In their formal correspondence to Cele - declaring the dispute - they stated that his continued silence with respect to their letter of 10 October 2018, despite a subsequent follow up in December 2018, left them with no option but to formally notify him that the Western Cape government was declaring his failure to consult with the government with respect to the content of their correspondence to him.

"Our determination of the immediate policing needs and priorities of the Western Cape, [was] delivered to him in terms of section 206 (1) of the Constitution as read with the Intergovernmental Framework Relations Act; and his failure to put in motion the mechanisms for the implementation of those policing needs and priorities, on an urgent basis, in his determination of the National Policing Policy for this province, under section 206 (1) and (2) of the Constitution," said Winde.

He said the national government had consistently demonstrated their unwillingness to engage or co-operate with the Western Cape Provincial Executive and rather chose to politicise the safekeeping of residents.

Winde said in order to obtain urgent redress, they were obligated to now promptly convene a meeting with Cele or his representative in order to determine the precise nature of the disputes.
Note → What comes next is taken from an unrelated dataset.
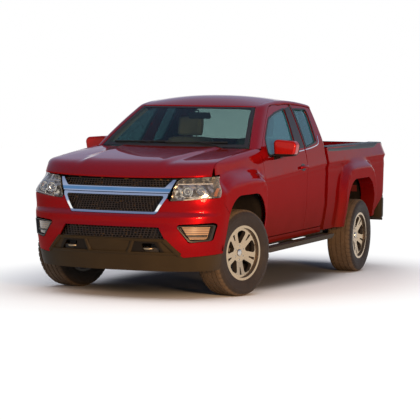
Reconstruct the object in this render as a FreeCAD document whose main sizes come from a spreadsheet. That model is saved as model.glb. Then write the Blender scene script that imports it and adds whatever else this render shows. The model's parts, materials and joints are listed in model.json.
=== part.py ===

They would also have to identify mechanisms, other than a court of law, that may assist in the resolution, agree on such mechanism and its implementation and designate a facilitator to perform the role set out in section 43 of the said Act in the said implementation. 

To ensure compliance with section 42 of the Act in a co-operative manner, Cele had been requested to provide Winde's office with a suitable date for the meeting, within the next 30 days.